Along with four family members I am an owner in a pot-in-pot nursery, trees and bushes, not plants, that covers about 17 acres now. Because
there is a market for smaller sized trees and bushes we do grow in various different sized containers. Anything that does not sell before it needs to be up-potted is then moved into a larger sized pot. But because there is also a market for larger sized trees and bushes we do grow some just for that market. We cannot always rely on there always being enough 'leftovers' to keep up-potting to get the larger sizes we need so we do plant some just to grow to larger sizes and we put them right in large pots, some 25 gallon size and some much larger, and they love it and they grow great.

Ever since we started the nursery and went that route I started growing that way and I would not go back to small containers and up-potting. You never risk having a root-bound situation. You never risk shocking your plants when up-potting. You never risk damaging your plants handling them when up-potting.

People claim you risk an over-watering situation, too much moisture being available and possible root-rot problems. Well small roots that are only inches into soil can only access the moisture they are actually in contact with. Moisture deeper down and farther to the side does not cause any problems. It cannot rise up until the upper soil is dried out, and then it will slowly wick up, but not at a rate that is too much or fast enough to cause any problems. You can have a seedling in a 7-gallon pot where the bottom is very moist but the layer of soil where the seedlings roots are in can get more than dry enough that you will need to water. The surface soil can dry to dust and the lower part of the soil can be more than just moist.

It is not uncommon for me to have a small amount of water in the drip trays, meaning the lowest layer of soil is still very wet, and the upper layer is totally dried out.

The belief that plants need to be started in small containers, or that they grow better that way, is accepted because nurseries that grow plants, mainly in greenhouses, have to maximize their space so they start plants in containers that are as small as possible and they can then ship far more of them on each truck to the retail outlets. It all cuts cost and increases profits, which is why it is done, and not because that is how plants grow best.
 

LVTDY

Well-Known Member
Brick, I agree.

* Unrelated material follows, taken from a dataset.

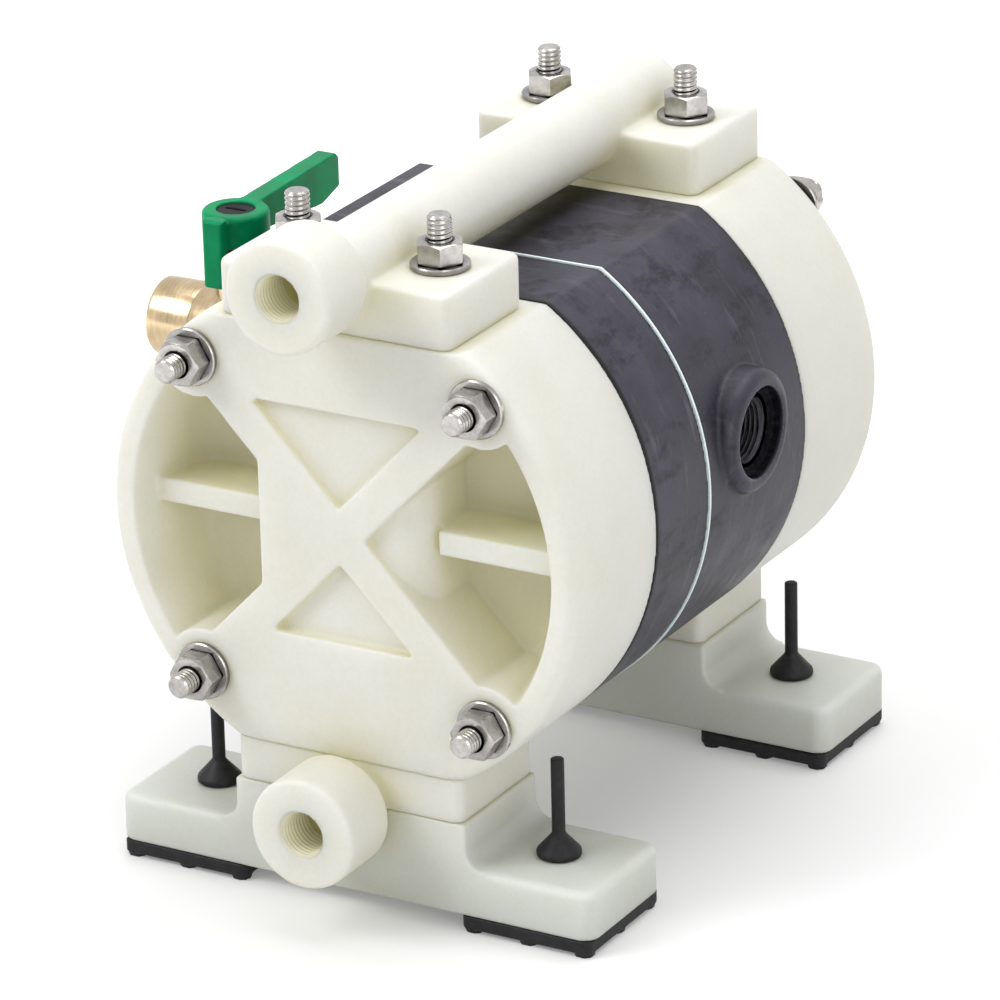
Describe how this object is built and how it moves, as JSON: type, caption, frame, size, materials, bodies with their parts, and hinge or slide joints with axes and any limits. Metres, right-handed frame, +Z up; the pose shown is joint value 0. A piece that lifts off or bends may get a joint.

Not that I have years of experience or any scientific reasoning for my choice in using the biggest pots available from the start - basic logic tells us that water that can't touch your roots isn't a threat to them. (in the grand scheme of things, anyway)
 

Cali.Grown>408

Well-Known Member
People claim you risk an over-watering situation, too much moisture being available and possible root-rot problems. Well small roots that are only inches into soil can only access the moisture they are actually in contact with. Moisture deeper down and farther to the side does not cause any problems. It cannot rise up until the upper soil is dried out, and then it will slowly wick up, but not at a rate that is too much or fast enough to cause any problems. You can have a seedling in a 7-gallon pot where the bottom is very moist but the layer of soil where the seedlings roots are in can get more than dry enough that you will need to water. The surface soil can dry to dust and the lower part of the soil can be more than just moist.
i agree but if people keep the plant small and have this huge pot they have more of a chance to get too high of a RH in their room..and root rot problems and what not are more likely to occur
 

Brick Top

New Member
i agree but if people keep the plant small and have this huge pot they have more of a chance to get too high of a RH in their room..and root rot problems and what not are more likely to occur
If someone is growing dwarfs or something they keep very small for something like a PC grow they do not need as large of a container, nor would they even have the room for them, but most people do grow in containers that are really too small for the plants they grow to be able to grow and produce as well as they otherwise could.

When it comes to what you said about root-rot ... it doesn't matter how large of a pot you use, if the soil has adequate drainage you will not be risking root-rot problems.

Just speaking for my own situation, high humidity is almost never, if ever, a problem. Where I live almost every year I switch right from heat to a/c, and both remove moisture from the air in my home so my humidity is always average to low. I know not everyone is in the same situation where their outdoors temperatures go so quickly from cold or chilly enough to need heat to being hot and needing a/c and might do the windows open thing and have higher humidity, but again, if there is proper drainage there will be no risk of root rot. So in my indoor conditions high humidity is almost never a factor and if it ever is it is for a very short period of time and not long enough to create any risk.

As I said in my earlier message, that is one of the mythical reasons for using smaller pots instead of larger pots. But think about it .... if high humidity keeps soil moist longer through slowed down transpiration wouldn't the same thing happen to soil no matter what sized pots someone uses? And since the point was mainly about seedlings, if say the upper third of the pot will dry out, which happens with me all the time, and the seedlings roots are only in that upper third, or less, of the pot, it wouldn't matter if the bottom third was a virtual swamp.

Water will only wick up so fast and it with good draining soil it will not wick up at a pace that will keep the roots of seedlings in soil that is too moist.

Now it is outside rather than inside, but when I grow on my deck I mainly use 15-gallon pots and I have a couple 25-gallon pots. Where I live the humidity is a BITCH, it is almost always high, as is the temperature, and I can soak my soil every single day, pouring water on them with a hose until it is flowing out the drain holes and I have never had a plant with root-rot.

Between good drainage and the fact that water from lower down in the pots will not wick up as fast as transpiration and evaporation will dry out the upper portion of the soil, there is no risk of root rot for seedlings or larger plants under that type outdoor conditions, even with the high humidity.